O resultado vem depois de uma campanha de alta tensão, marcada pela ofensiva do presidente republicano Donald Trump para anular o resultado das eleições presidenciais brandindo acusações infundadas de fraude em massa, que implicam o questionamento de todo o sistema e que culminou com o caos na sessão que ratificaria o mandato de Biden. A Geórgia estava no olho do furacão depois de ter elegido, em novembro, o primeiro presidente democrata em 28 anos, tornando-se assim o único oásis azul no chamado “cinturão bíblico” do sul, em uma votação apertada que Trump tentou desacreditar sem sucesso. Nesta terça-feira, o sul do Estado voltou a fazer história e elegeu o primeiro senador democrata desde 1996 no segundo turno depois de um primeiro empate em 3 de novembro.

Com a recuperação do Senado depois de seis anos de maioria republicana, os democratas deram outro basta à era Trump, embora o resultado apertado reflita a necessidade de consensos. A vitória democrata na Geórgia também marca o fim do reinado do dirigente republicano Mitch McConnell na Câmara Alta, que passará a ser o líder da minoria. McConnell foi durante anos o muro no qual a Administração de Obama se chocou em seus últimos anos, um veterano político orgulhoso do apelido de La Parca [A Morte], por sua capacidade de enterrar projetos da oposição.

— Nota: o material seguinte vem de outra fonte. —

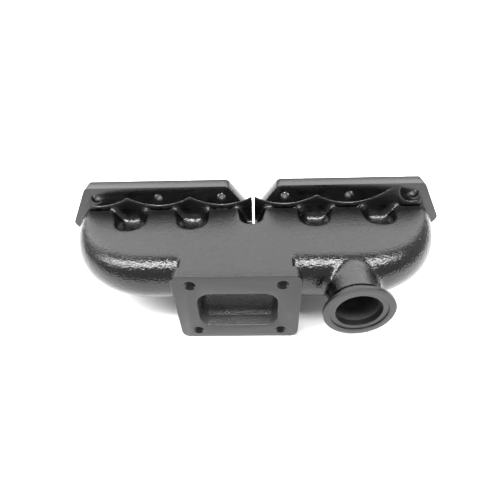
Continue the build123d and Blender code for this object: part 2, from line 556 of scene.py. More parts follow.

A maciça participação da comunidade afro-americana e a mobilização dos jovens foram fundamentais para a vitória de Warnock, que enfrentou a senadora republicana Kelly Loeffler, de 50 anos, e de Ossoff, de 33, que disputou uma vaga contra David Perdue, até o último domingo senador republicano, de 70 anos.

O reverendo Warnock, o primeiro afro-americano a chegar ao Senado pela Geórgia, era um forte adversário. O pastor, que há mais de 15 anos pertence à Igreja Batista Ebenezer, a mesma do líder pelos direitos civis Martin Luther King Jr., foi imediatamente bem recebido pela comunidade, que sentiu sua proximidade em relação aos seus problemas cotidianos. A Geórgia é o segundo Estado com maior população negra do país (33,5%), um grupo demográfico que costuma favorecer os democratas. Por seu lado, Loeffler, que foi escolhida a dedo pelo secretário de Estado da Geórgia depois que um legislador se afastou por problemas de saúde, era uma incógnita.

Embora as pesquisas indicassem uma ligeira vantagem para Ossoff sobre Perdue, sua vitória foi uma surpresa ainda maior. O agora ex-senador conquistou sua cadeira em 2014, quando venceu confortavelmente com 52,9% dos votos. Durante a última semana, o fiel seguidor de Trump não pôde fazer campanha no terreno porque esteve em contato direto com um contagiado por coronavírus. Ossoff será o senador mais jovem na Câmara Alta e também o democrata mais jovem a chegar ao Senado desde Joe Biden, há quase meio século.

Uma das dúvidas da jornada consistia em quanto pesaria ―e se positiva ou negativamente― a retórica do presidente cessante sobre a confiabilidade do sistema eleitoral. Trump denuncia há dois meses sem provas que houve fraude nas eleições de novembro, mas ao mesmo tempo convidava suas bases a votar nos dois candidatos republicanos na Geórgia. O último escândalo relacionado à inédita cruzada do presidente foi a chamada telefônica publicada no domingo na qual Trump pressionou o secretário de Estado da Geórgia, o republicano Brad Raffensperger, para “encontrar” votos suficientes para reverter a vitória de Biden.

A imigração para a capital e para as áreas residenciais de minorias étnicas e profissionais da indústria cinematográfica favoreceu o Partido Democrata. O núcleo da área metropolitana de Atlanta vem se expandindo rapidamente há uma década e agora representa quase metade do eleitorado do Estado. Esse crescimento do capital progressista conseguiu ganhar o braço de ferro contra a zona rural do Estado, conservadora.

A eleição dos senadores pela Geórgia acontece em uma semana intensa para a política norte-americana. Nesta quarta-feira terá lugar a certificação de Biden como vencedor da eleição presidencial, em uma sessão bicameral no Capitólio, e um grupo cada vez maior de senadores e congressistas republicanos planeja torpedeá-la, embora não tenha votos suficientes para realizar mais do que um ato de rebeldia contra a vontade que os cidadãos norte-americanos expressaram nas urnas.